Q19. In the law of demand, the statement “Other things remain constant" means

(a) income of consumer should not change     

(b) price of other goods should not change

(c) taste of consumer should not change                      

(d) All of the above 

Answer (D )

Explanation: Assumptions under which law of demand is valid:

This law will be applicable only if the below-mentioned points are fulfilled.

  1. No change in price of related commodities.
  2. No change in income of the consumer.
  3. No change in taste and preferences, customs, habit and fashion of the consumer.
  4. No change in size of population.
  5. No expectation regarding future change in price.

Q20. Which organization collects data for the unorganized sector?
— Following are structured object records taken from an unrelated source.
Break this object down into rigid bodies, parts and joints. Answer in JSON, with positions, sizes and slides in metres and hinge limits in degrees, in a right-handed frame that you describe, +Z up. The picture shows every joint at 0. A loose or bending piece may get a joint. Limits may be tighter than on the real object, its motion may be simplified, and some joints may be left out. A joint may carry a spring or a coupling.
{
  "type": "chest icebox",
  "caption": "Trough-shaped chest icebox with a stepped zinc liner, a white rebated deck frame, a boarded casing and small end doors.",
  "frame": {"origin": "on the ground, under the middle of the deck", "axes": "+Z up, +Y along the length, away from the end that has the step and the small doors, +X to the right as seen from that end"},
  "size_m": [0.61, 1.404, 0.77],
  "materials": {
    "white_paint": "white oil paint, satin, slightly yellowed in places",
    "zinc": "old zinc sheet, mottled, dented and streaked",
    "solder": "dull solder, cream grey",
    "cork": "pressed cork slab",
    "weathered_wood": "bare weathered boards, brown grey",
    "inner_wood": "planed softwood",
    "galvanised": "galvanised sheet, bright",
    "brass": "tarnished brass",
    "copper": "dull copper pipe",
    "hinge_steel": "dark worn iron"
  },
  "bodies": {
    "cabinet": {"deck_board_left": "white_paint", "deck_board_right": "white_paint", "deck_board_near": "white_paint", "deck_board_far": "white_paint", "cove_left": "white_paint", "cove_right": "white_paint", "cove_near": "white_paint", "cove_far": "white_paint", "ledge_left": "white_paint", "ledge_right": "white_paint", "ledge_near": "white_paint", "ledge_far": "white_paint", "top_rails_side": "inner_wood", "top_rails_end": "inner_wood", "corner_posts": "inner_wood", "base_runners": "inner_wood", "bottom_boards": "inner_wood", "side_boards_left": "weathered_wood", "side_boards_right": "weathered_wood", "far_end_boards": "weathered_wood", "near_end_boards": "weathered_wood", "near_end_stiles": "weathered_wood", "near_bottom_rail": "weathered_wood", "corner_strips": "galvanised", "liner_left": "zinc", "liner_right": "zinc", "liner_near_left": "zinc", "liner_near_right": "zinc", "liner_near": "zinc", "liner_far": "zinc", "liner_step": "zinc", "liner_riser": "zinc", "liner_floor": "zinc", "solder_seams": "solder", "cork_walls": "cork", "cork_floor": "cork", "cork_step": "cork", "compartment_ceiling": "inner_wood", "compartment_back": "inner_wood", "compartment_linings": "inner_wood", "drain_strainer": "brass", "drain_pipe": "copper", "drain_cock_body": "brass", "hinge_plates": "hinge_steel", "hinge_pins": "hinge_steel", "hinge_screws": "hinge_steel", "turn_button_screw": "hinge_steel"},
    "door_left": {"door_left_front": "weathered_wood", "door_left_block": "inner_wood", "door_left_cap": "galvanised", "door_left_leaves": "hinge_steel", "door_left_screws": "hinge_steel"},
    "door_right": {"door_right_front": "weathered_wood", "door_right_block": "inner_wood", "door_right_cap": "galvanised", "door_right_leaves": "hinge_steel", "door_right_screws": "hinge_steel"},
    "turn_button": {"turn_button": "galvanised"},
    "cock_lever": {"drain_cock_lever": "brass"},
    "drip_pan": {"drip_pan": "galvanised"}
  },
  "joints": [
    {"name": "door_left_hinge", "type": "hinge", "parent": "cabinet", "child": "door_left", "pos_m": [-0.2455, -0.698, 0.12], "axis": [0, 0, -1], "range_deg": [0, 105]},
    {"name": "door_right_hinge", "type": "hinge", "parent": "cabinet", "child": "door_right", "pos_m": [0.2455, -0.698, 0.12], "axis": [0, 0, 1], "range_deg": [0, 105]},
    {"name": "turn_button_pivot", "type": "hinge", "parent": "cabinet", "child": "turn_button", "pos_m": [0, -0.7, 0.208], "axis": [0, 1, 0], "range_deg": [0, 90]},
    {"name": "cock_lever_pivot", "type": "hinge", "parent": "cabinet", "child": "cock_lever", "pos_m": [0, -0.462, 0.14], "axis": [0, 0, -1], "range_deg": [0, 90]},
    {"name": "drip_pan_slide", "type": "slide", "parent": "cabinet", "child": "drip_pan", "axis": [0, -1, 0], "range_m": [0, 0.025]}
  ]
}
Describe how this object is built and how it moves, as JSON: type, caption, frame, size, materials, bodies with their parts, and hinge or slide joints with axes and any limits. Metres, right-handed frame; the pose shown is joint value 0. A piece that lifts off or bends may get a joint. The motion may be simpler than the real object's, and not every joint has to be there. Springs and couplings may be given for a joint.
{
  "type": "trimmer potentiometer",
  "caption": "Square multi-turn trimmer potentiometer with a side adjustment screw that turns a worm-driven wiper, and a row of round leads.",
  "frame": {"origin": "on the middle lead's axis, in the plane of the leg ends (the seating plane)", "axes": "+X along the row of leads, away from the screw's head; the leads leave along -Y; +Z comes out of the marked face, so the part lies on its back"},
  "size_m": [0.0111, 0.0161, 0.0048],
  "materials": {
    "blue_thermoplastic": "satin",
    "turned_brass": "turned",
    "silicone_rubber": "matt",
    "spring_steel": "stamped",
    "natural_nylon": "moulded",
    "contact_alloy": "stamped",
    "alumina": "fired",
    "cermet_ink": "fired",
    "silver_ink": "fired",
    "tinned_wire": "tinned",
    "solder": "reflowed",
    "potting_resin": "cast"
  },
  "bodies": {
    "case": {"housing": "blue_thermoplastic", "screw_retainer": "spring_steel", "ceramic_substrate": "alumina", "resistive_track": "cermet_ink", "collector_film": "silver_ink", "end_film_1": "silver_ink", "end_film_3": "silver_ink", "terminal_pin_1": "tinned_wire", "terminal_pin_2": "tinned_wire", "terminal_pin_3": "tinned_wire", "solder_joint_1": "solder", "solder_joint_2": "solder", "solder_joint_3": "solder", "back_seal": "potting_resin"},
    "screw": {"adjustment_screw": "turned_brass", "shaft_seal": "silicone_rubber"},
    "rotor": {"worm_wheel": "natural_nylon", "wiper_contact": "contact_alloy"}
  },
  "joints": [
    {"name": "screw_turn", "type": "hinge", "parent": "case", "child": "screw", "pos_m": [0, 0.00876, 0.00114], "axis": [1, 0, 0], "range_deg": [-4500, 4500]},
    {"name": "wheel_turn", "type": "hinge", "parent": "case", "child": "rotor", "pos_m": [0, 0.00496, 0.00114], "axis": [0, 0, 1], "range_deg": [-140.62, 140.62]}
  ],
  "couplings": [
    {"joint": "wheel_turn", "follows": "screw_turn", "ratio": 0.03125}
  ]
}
(a) NSSO                         

(b) CSO                                             

(c) ASI                              

(d) RBI

Answer (A )


NSSO- National Sample Survey Organization

CSO- Central Statistics Office

ASI- Annual Survey of Industries 

RBI- Reserve Bank of India

Q21. Scheduled Banks have to be registered with

(a) SEBI                              

(b) RBI          

(c) Finance Ministry                                     

(d) SBI

Answer (B )

Explanation: A scheduled bank, in India, refers to a bank that is listed in the 2nd Schedule of the Reserve Bank of India Act, 1934. Banks not under this Schedule are called non-scheduled banks. Scheduled banks are usually private, foreign, and nationalized banks operating in India.
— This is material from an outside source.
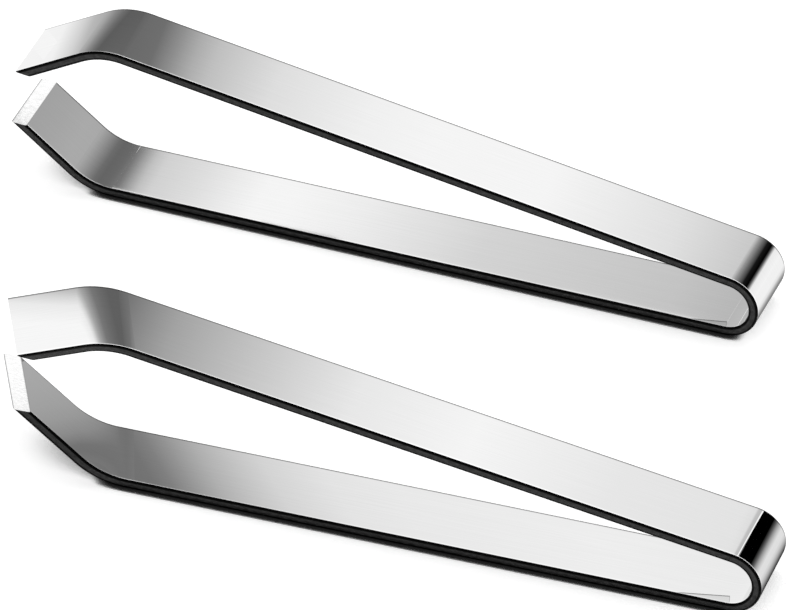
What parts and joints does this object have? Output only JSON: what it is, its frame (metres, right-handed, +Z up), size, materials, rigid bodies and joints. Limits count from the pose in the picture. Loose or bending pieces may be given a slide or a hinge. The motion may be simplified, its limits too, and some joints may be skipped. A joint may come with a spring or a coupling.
{
  "type": "fish bone tweezers",
  "caption": "Folded steel fish bone tweezers as a set, with square and slanted tips: springy flat strips with bent, ground jaws.",
  "frame": {"origin": "on the table, under the middle of the whole set", "axes": "+X along the square-tipped tweezers from tips to bow, +Y across the strip, +Z up from the table"},
  "size_m": [0.14, 0.0778, 0.026],
  "materials": {
    "stainless_steel": "polished, with a faint grain along the strip"
  },
  "bodies": {
    "square_lower": {"square_lower_arm": "stainless_steel", "square_spring_bow": "stainless_steel"},
    "square_upper": {"square_upper_arm": "stainless_steel"},
    "slanted_lower": {"slanted_lower_arm": "stainless_steel", "slanted_spring_bow": "stainless_steel"},
    "slanted_upper": {"slanted_upper_arm": "stainless_steel"}
  },
  "joints": [
    {"name": "square_squeeze", "type": "hinge", "parent": "square_lower", "child": "square_upper", "pos_m": [0.04509, 0.03288, 0.00496], "axis": [0, -1, 0], "range_deg": [0, 4.55], "stiffness_Nm_per_rad": 10, "deforming": ["square_spring_bow"]},
    {"name": "slanted_lift", "type": "slide", "parent": "square_lower", "child": "slanted_lower", "axis": [0, 0, 1], "range_m": [0, 0.05]},
    {"name": "slanted_squeeze", "type": "hinge", "parent": "slanted_lower", "child": "slanted_upper", "pos_m": [0.06759, -0.02921, 0.00496], "axis": [0.0384, -0.9993, 0], "range_deg": [0, 4.95], "stiffness_Nm_per_rad": 10, "deforming": ["slanted_spring_bow"]}
  ]
}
Q22. Which of the following is not viewed as national debt?

(a) Life Insurance Policies                                       

(b) Long-term Government Bonds

(c) National Savings Certificates                            

(d) Provident Fund

Answer (A )

Explanation: Life insurance policies are not viewed as the national debt.

Q23. Excise duty on a commodity is payable with reference to its

(a) production      

(b) production and sale  

(c) production and transportations

(d) production, transportation, and sale

Answer (A )

Explanation:  Excise duty is a form of tax imposed on goods for their production. An indirect tax paid to the Government of India by producers of goods, excise duty is the opposite of Customs duty in that it applies to goods manufactured domestically in the country, while Customs is levied on those coming from outside of the country. At the central level, excise duty earlier used to be levied as Central Excise Duty, Additional Excise Duty, etc. However, the Goods and Services Tax (GST), introduced in July 2017, subsumed many types of excise duty. 

Q24. The data collection for national income estimation is conducted in India by—

(a) The Finance Ministry of the Government of India                              

(b) The RBI

(c) The NSSO (National Sample Survey Organization)                              

(d) None of these

Answer (C )

Explanation: The National Sample Survey Office (NSSO) headed by a Director-General is responsible for the conduct of large-scale sample surveys in diverse fields on All India basis. Primarily data are collected through nation-wide household surveys on various socio-economic subjects, Annual Survey of Industries (ASI), etc. Besides these surveys, NSSO collects data on rural and urban prices and plays a significant role in the improvement of crop statistics through supervision of the area enumeration and crop estimation surveys of the State agencies.  It also maintains a frame of urban area units for use in sample surveys in urban areas.

Q25. A country’s balance of trade is unfavorable when

(a) exports exceed imports      

(b) imports exceed exports    

(c) terms of trade become unfavorable       

 (d) None of these

 Answer (B )

Explanation: The balance of trade, commercial balance, or net exports (sometimes symbolized as NX), is the difference between the monetary value of a nation's exports and imports over a certain time period. The balance of trade measures a flow of exports and imports over a given period of time.